前回に引き続き、私なりに都市部の中学受験について考察したいと思います。
都市部の場合は、進学先に複数の選択肢があるわけですが、
・通学可能な場所か(最大で片道の通学時間は1時間30分程度、大多数は1時間以内と思います)
・合格可能な偏差値帯か
・受験日程が被らないか
この3点で受験する学校の組み合わせが決まってきます。
都市部には偏差値は細切れにたくさんの学校があります。
超難関校の場合、生徒の学力は、
ボーダー偏差値をおおよその下限として、
上限無しの状況です。
難関校以下は、通学圏が被る学校の中で、
その学校のボーダー偏差値をおおよその下限として、上限は偏差値帯が一つ上の学校のボーダー偏差値辺りです。
それぞれの価値観や子どもの性質により、単純に偏差値がより高い学校に進学する子どもばかりではなく、
・男女別学か共学か
・無宗教、キリスト教系、仏教系
・管理型か自由型か
・部活動や校舎、設備
・理系教育、グローバル教育などの教育内容
などでも志望度が左右されますので、最難関校に合格できても、難関校を選ぶ子どももいるわけですが、やはり学校の偏差値というのは重要な指標だと思います。
そして、これまでご説明したように、
地方にある偏差値60の学校(周辺にそれ以上の学校がない)と、
都市部にある偏差値60の学校(周辺に58も62も65もあるし、70超える学校もある)とでは、
上澄み層の学力や割合が大きく異なります。
チャレンジ校に合格した場合に、
・他の生徒ほど勉強出来てなかったり、
・親が忙しくてフォロー出来てなかったり、
・塾の冠特訓を受けてなかったり、
などのお子さんは、入学後に伸びる可能性が高いです。
逆に、
・寝る間を惜しんで勉強していたり、
・親が生活から勉強まで全てをフォローしていたり、
・冠特訓をフルコースで受けて手厚いサポートのもと奇跡の合格、
という場合は、使えるものを最大限使ってのギリギリ合格ですので、入学後も成績では下位をうろうろすることになりそうです。

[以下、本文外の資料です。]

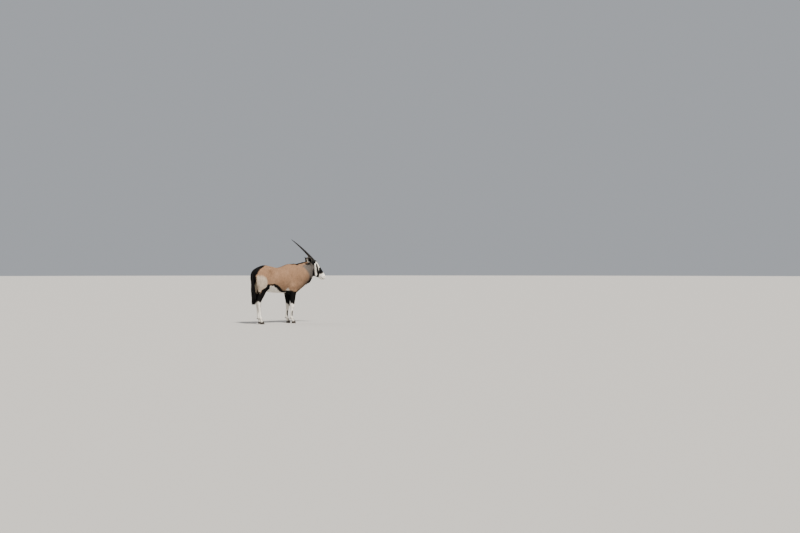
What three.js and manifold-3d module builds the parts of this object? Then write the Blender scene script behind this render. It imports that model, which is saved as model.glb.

都市部の進学校は、入学者の上下の偏差値帯が狭いので、下位と上位の差が少ないために、ギリギリで入ってもそれほど困らないかもしれません。
しかし、同じ偏差値の地方の学校には進学実績が及びません。
地方の進学校は、入学者の偏差値帯が非常に広いため、その学校の対策をやり尽くして、ようやくボーダーで合格した子は、入学後は苦しい6年間かもしれません。
何とか頑張って入学さえすれば、その学校の大学合格実績の恩恵に預かれるわけではないんですね。
(都市部の最難関校は別です。例え奇跡の合格と思っても、ボーダー偏差値自体が非常に高いので、そのレベルに到達できるお子さんなら、難関大学に充分合格できる能力を持っている場合が多いです。最難関校の入試問題を、合格できる程度の解けた時点で、奇跡の合格でも何でもなくて実力なんでしょうけどね。)
大学入試には、一般入試以外に、様々な入試がありますが、
難関大学、国公立大医学部では、一般入試(学力主体)が主流です。
大学合格実績は、中学入試の時点でどのような生徒を集めれるかで、かなりの部分が決まっていて、
学校の授業内容やら進路指導やらで、生徒がぐんぐん伸びた、ということではないと思っています。
進学校が実績を上げるには、中学入試の時点でどれだけ優秀な生徒に受験してもらえるかですから、学校側も魅力のアピールに必死です。
ある程度、学校の偏差値が上がってくれば、今度は優秀な生徒を選別出来るように入試問題を徐々に難化させていきます。
難関校以上の入試問題を見ると、
量の多さ(処理速度)、
難易度の高さ、
暗記で対応できる問題の少なさ、
などから、地頭が良くないと解けないな、と。